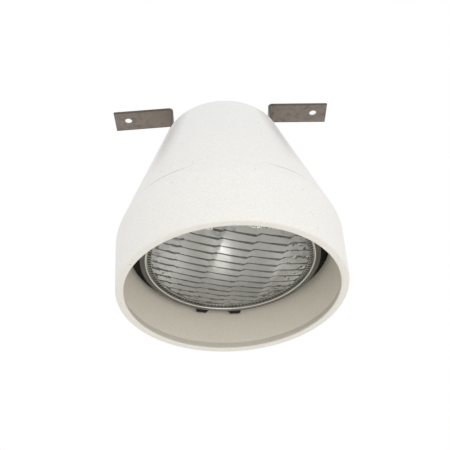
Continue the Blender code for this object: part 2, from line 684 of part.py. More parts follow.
def make_ring(shop):
    """The retaining ring with its thumb tab; it swings on the hinge's axis."""
    low = RING_HEIGHT
    bead_low = low - 0.8 * MM
    upstand = RING_OUTER_R - 1.3 * MM
    outline = corner_arcs([
        (RING_INNER_R, low + RING_SHEET, 0.4 * MM),
        (upstand, low + RING_SHEET),
        (upstand, HINGE_HEIGHT),
        (RING_OUTER_R, HINGE_HEIGHT),
        (RING_OUTER_R, low, 0.6 * MM),
        (RING_INNER_R + 1.8 * MM, low),
        (RING_INNER_R + 1.2 * MM, bead_low, 0.3 * MM),
        (RING_INNER_R, bead_low, 0.4 * MM),
    ], 2)
    mesh = turned_mesh("retaining_ring", outline)
    mesh.transform(shop.home)
    ring = shop.place("retaining_ring", mesh, "ring_steel", shop.ring_axis)
    root = 2.5 * MM - RING_OUTER_R
    end = THUMB_Y - 4 * MM
    half = 6 * MM
    outline = corner_arcs([(-half, root), (-half, end, half / 2), (half, end, half / 2),
                           (half, root)], 3)
    tab = outline_mesh("tab", outline, RING_SHEET * 0.8, centre=(0, 0, low + RING_SHEET / 2))
    tab.transform(shop.home)
    shop.cut(ring, tab, "UNION")
    hole = drill_mesh(2.5 * MM, (0, THUMB_Y), low - THROUGH, low + THROUGH)
    hole.transform(shop.home)
    shop.cut(ring, hole)


def make_hinge_straps(shop):
    """Two straps, spot welded to the ring's edge, whose rolled eyes turn on the hinge pins."""
    low = RING_HEIGHT + 0.1 * MM
    thick = 1.0 * MM
    start = RING_OUTER_R + GAP
    end = 97.0 * MM
    start_half = math.atan(7.2 * MM / start)
    end_half = math.atan(5.4 * MM / end)
    eye_half = 4.6 * MM
    for name, side in (("left", -1), ("right", 1)):
        x = side * STRAP_X
        middle = math.acos(x / RING_OUTER_R)
        outline = [polar(start, middle + start_half * step / 3) for step in (3, 1, -1, -3)]
        outline += [polar(end, middle + end_half * step) for step in (-1, 1)]
        plate = outline_mesh("strap", outline, thick, centre=(0, 0, low + thick / 2))
        plate.transform(shop.home)
        strap = shop.place(f"hinge_strap_{name}", plate, "black_steel", shop.ring_axis)
        web = box_mesh("web", (x - eye_half, HINGE_Y + 1.3 * MM, low + 0.2 * MM),
                       (x + eye_half, HINGE_Y + 2.3 * MM, HINGE_HEIGHT))
        web.transform(shop.home)
        shop.cut(strap, web, "UNION")
        for radius, half, sides, operation in ((2.3 * MM, eye_half, 16, "UNION"),
                                               (PIN_HOLE_R, eye_half + MM, 12, "DIFFERENCE")):
            eye = rod_mesh("eye", radius, (x - half, HINGE_Y, HINGE_HEIGHT),
                           (x + half, HINGE_Y, HINGE_HEIGHT), sides)
            eye.transform(shop.home)
            shop.cut(strap, eye, operation)


def make_thumb_screw(shop):
    """The captive thumb screw that closes the ring, and the clip that keeps it in the tab."""
    clip_low = RING_HEIGHT + RING_SHEET + GAP
    clip = tube_mesh("thumb_screw_clip", 4.0 * MM, 2.3 * MM, clip_low, clip_low + MM)
    clip.transform(shop.home @ Matrix.Translation((0, THUMB_Y, 0)))
    shop.place("thumb_screw_clip", clip, "zinc_steel", shop.ring_axis)

    shank_r = 2.0 * MM
    shank_top = CARRIER_HEIGHT + 5 * MM
    collar_r = 4.5 * MM
    collar_top = RING_HEIGHT - 0.2 * MM
    knob_top = collar_top - 0.2 * MM
    knob_low = knob_top - KNOB_HEIGHT
    outline = corner_arcs([(0, shank_top), (shank_r, shank_top, 0.6 * MM), (shank_r, collar_top),
                           (collar_r, collar_top), (KNOB_R, knob_top - 1.2 * MM),
                           (KNOB_R, knob_low, 1.2 * MM), (0, knob_low)], 2)
    screw = turned_mesh("thumb_screw", outline, False, 16)
    screw.transform(shop.home @ Matrix.Translation((0, THUMB_Y, 0)))
    shop.place("thumb_screw", screw, "black_steel", shop.ring_axis)


def main():
    shop = Workshop()
    make_shade(shop)
    make_bracket(shop, "bracket_left", -1)
    make_bracket(shop, "bracket_right", 1)
    make_bracket_fixings(shop)
    make_gland(shop)
    make_carrier(shop)
    make_hinge_pins(shop)
    make_lamp(shop)
    make_lampholder(shop)
    make_wiring(shop)
    make_ring(shop)
    make_hinge_straps(shop)
    make_thumb_screw(shop)


main()
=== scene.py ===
"""Looks of a ceiling heat lamp: a white shade on two bent brackets, round a sealed beam lamp.

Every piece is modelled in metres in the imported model's own frame, whose origin is on the ceiling
plane and on the shade's axis. A height that is called "above the mouth" is measured up from the
shade's lowest plane.
"""
import json
import logging
import math
from dataclasses import dataclass
from enum import Enum
from typing import Callable, Iterable, Sequence

import bmesh
import bpy
from mathutils import Matrix, Vector, noise


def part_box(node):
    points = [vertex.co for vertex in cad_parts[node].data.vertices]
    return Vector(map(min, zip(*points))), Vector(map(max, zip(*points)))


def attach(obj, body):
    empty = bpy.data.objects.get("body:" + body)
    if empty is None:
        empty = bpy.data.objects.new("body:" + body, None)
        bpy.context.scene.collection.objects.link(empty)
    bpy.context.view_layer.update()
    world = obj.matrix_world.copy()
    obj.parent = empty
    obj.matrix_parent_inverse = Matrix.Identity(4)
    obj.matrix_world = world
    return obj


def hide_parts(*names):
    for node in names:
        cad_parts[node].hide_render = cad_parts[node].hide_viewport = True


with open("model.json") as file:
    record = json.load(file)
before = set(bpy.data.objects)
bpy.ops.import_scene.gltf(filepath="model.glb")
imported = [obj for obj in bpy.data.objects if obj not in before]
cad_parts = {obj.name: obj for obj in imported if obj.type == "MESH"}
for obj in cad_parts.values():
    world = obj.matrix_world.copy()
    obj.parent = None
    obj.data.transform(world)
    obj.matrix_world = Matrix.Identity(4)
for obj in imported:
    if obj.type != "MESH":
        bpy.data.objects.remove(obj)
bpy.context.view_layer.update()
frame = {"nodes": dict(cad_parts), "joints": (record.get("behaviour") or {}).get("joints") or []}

LOG = logging.getLogger("heat_lamp")
MM = 0.001
WELD = 0.001 * MM
FULL_TURN = 2 * math.pi

MOUTH_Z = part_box("shade")[0].z
HINGE = next(joint for joint in frame["joints"] if joint["name"] == "ring_hinge")
CLOCK = math.atan2(HINGE["axis"][1], HINGE["axis"][0])
CLOCKED = Matrix.Rotation(CLOCK, 4, "Z")

Shape = bmesh.types.BMesh
Outline = Sequence[Sequence[float]]
Colour = tuple[float, float, float]
Socket = bpy.types.NodeSocket


class Body(Enum):
    """The moving bodies of the fixture."""

    FIXTURE = "fixture"
    RING = "ring"
    THUMB_SCREW = "thumb_screw"


class Side(Enum):
    """The two sides of the fixture, along X."""

    LEFT = -1
    RIGHT = 1


class Cut(Enum):
    """What a tool does to the shape that it meets."""

    AWAY = "DIFFERENCE"
    JOIN = "UNION"
    COMMON = "INTERSECT"


# ---------------------------------------------------------------- shapes


def level(height: float) -> float:
    """Gives the Z of a height above the mouth."""
    return MOUTH_Z + height


def round_corners(corners: Outline, steps: int = 6, closed: bool = True) -> list[Vector]:
    """Rounds the corners of an outline.

    Args:
        corners: points (x, y), or (x, y, radius) where the corner is round.
        steps: flat stretches in each round corner.
        closed: whether the first corner follows the last one.

    Returns:
        The outline's points, in order.
    """
    count = len(corners)
    points = []
    for index, corner in enumerate(corners):
        here = Vector(corner[:2])
        at_end = not closed and index in (0, count - 1)
        if len(corner) == 2 or at_end:
            points.append(here)
            continue
        before = (Vector(corners[index - 1][:2]) - here).normalized()
        after = (Vector(corners[(index + 1) % count][:2]) - here).normalized()
        half = before.angle(after) / 2
        reach = corner[2] / math.tan(half)
        centre = here + (before + after).normalized() * (corner[2] / math.sin(half))
        start = here + before * reach - centre
        turn = start.angle_signed(here + after * reach - centre)
        for step in range(steps + 1):
            points.append(centre + Matrix.Rotation(-turn * step / steps, 2) @ start)
    return points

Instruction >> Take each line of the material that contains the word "Identity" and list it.

Solution for this exercise >>
    obj.matrix_parent_inverse = Matrix.Identity(4)
    obj.matrix_world = Matrix.Identity(4)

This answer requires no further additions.